[Exercise requirements]
Pull each line holding the word "part" from the data.
★ ★ ★ ★
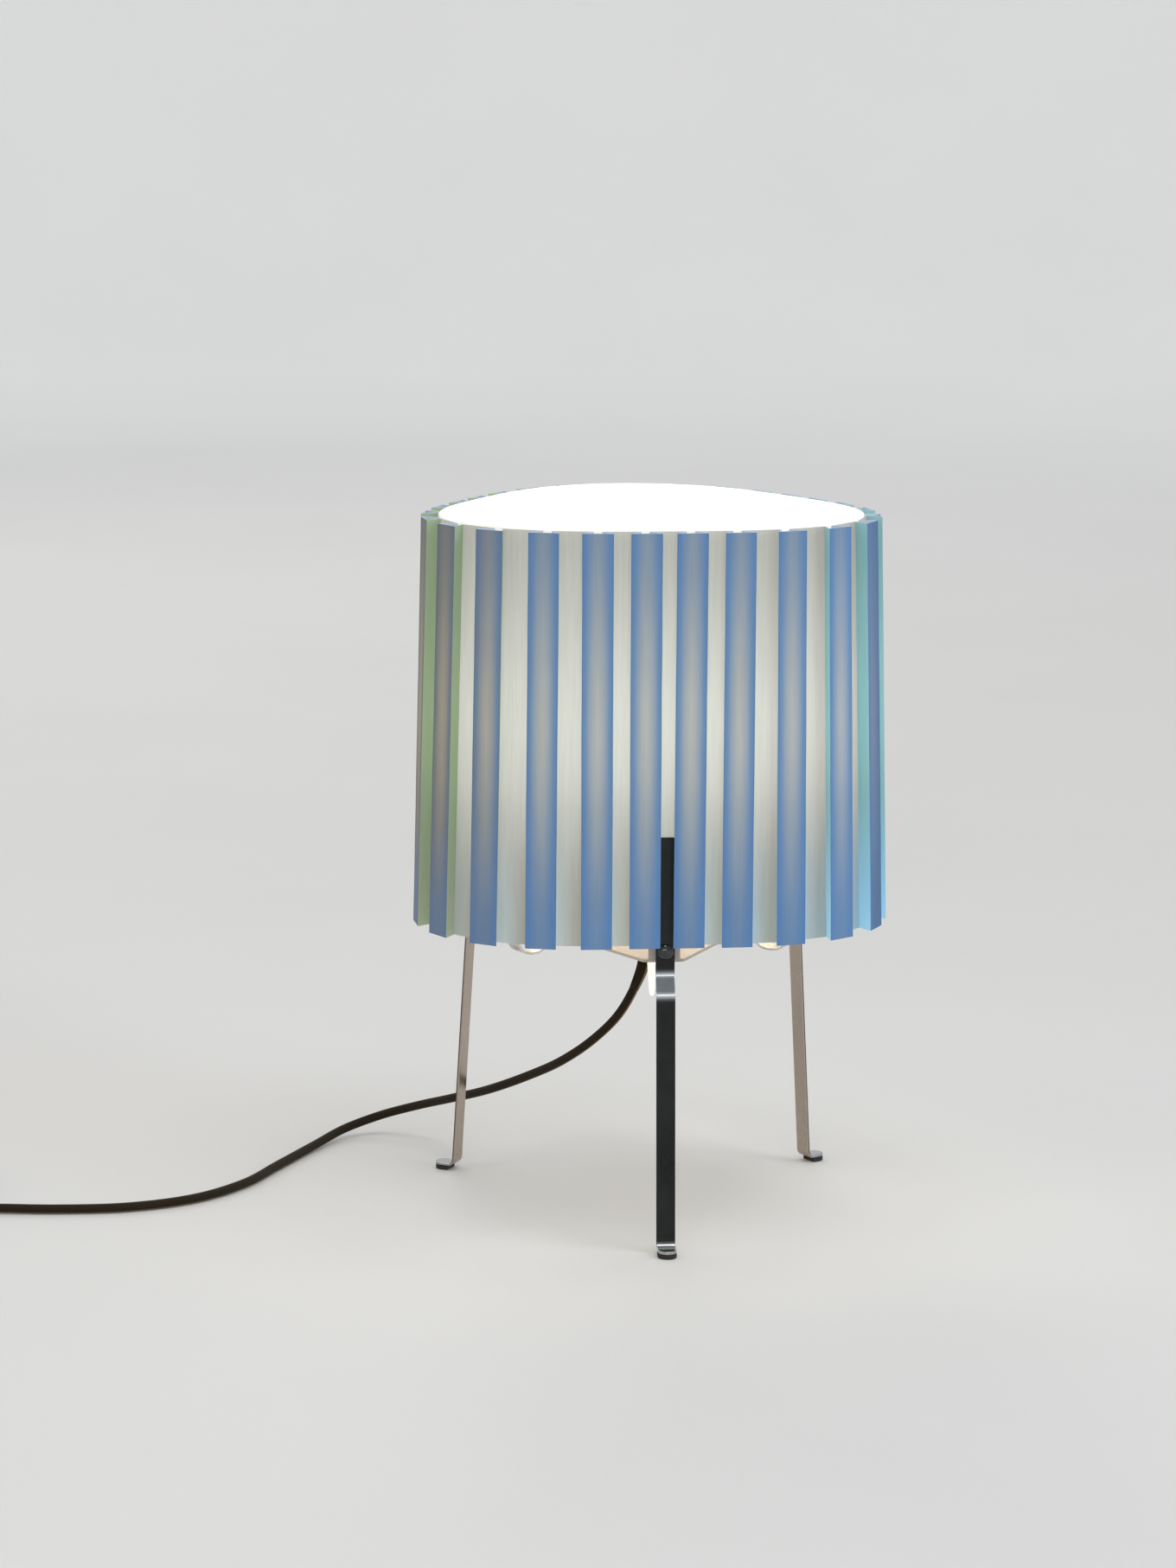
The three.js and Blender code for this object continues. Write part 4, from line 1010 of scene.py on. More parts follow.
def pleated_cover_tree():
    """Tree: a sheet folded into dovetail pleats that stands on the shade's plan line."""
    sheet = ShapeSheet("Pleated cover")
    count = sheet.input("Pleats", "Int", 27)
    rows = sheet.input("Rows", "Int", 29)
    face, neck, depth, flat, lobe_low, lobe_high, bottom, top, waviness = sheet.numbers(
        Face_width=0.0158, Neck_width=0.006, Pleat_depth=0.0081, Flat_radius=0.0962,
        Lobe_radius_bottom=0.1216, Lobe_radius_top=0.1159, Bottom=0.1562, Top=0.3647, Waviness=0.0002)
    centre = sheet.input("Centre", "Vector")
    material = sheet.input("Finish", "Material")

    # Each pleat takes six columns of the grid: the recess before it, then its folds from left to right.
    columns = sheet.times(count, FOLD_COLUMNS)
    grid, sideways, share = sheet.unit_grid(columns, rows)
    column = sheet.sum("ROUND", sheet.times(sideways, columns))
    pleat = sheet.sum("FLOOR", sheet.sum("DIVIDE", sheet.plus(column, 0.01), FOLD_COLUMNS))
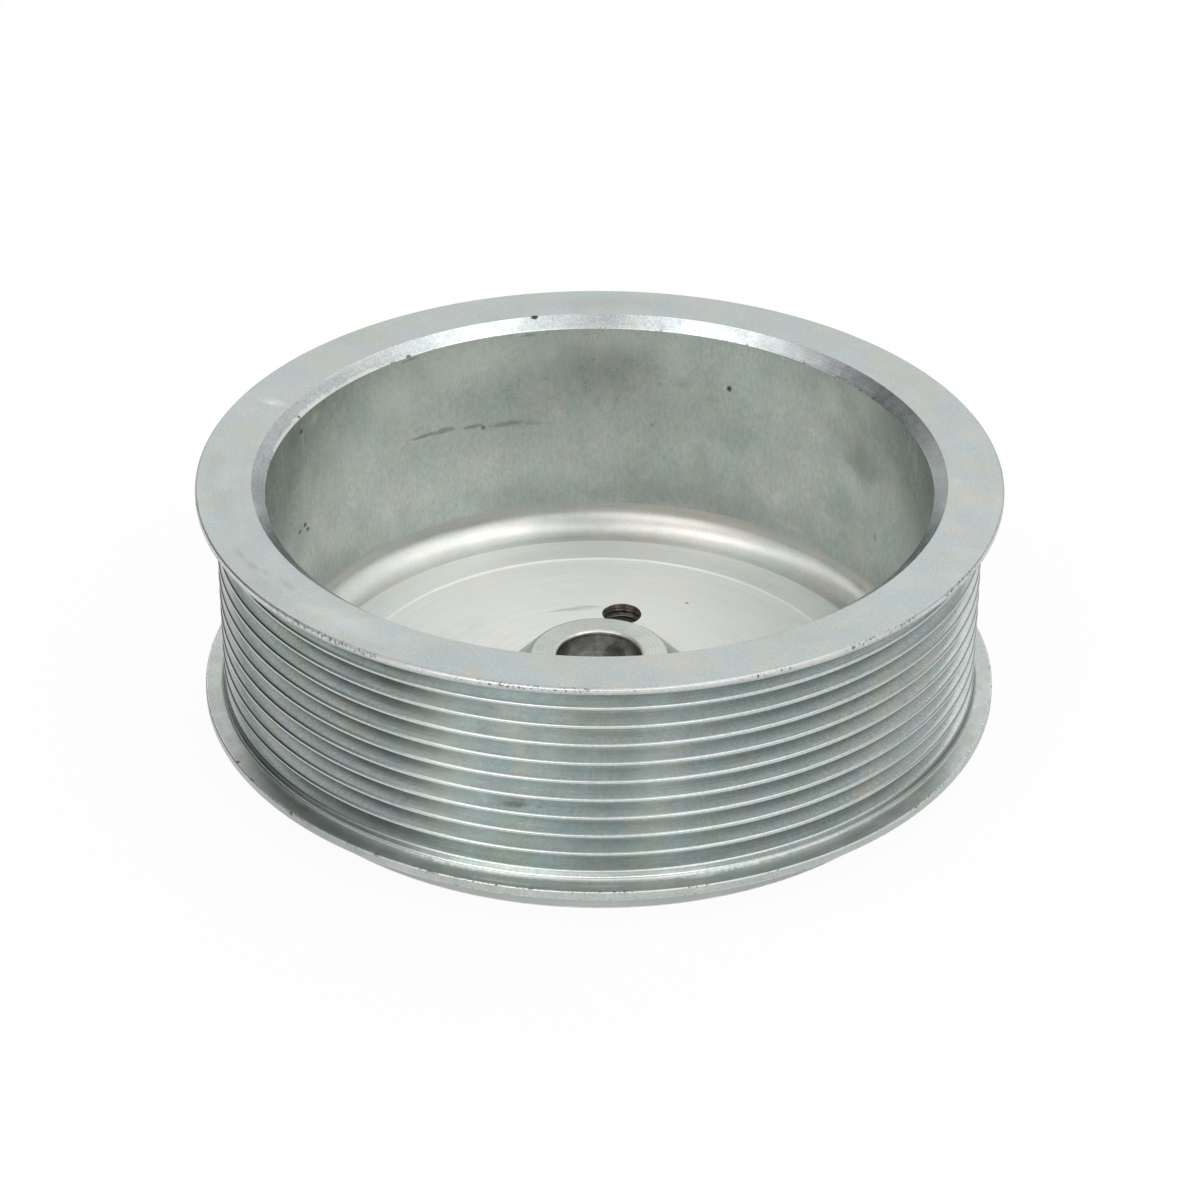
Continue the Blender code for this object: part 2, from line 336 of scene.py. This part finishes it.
★ ★ ★ ★
[Solution for this exercise]
The three.js and Blender code for this object continues. Write part 4, from line 1010 of scene.py on. More parts follow.
Continue the Blender code for this object: part 2, from line 336 of scene.py. This part finishes it.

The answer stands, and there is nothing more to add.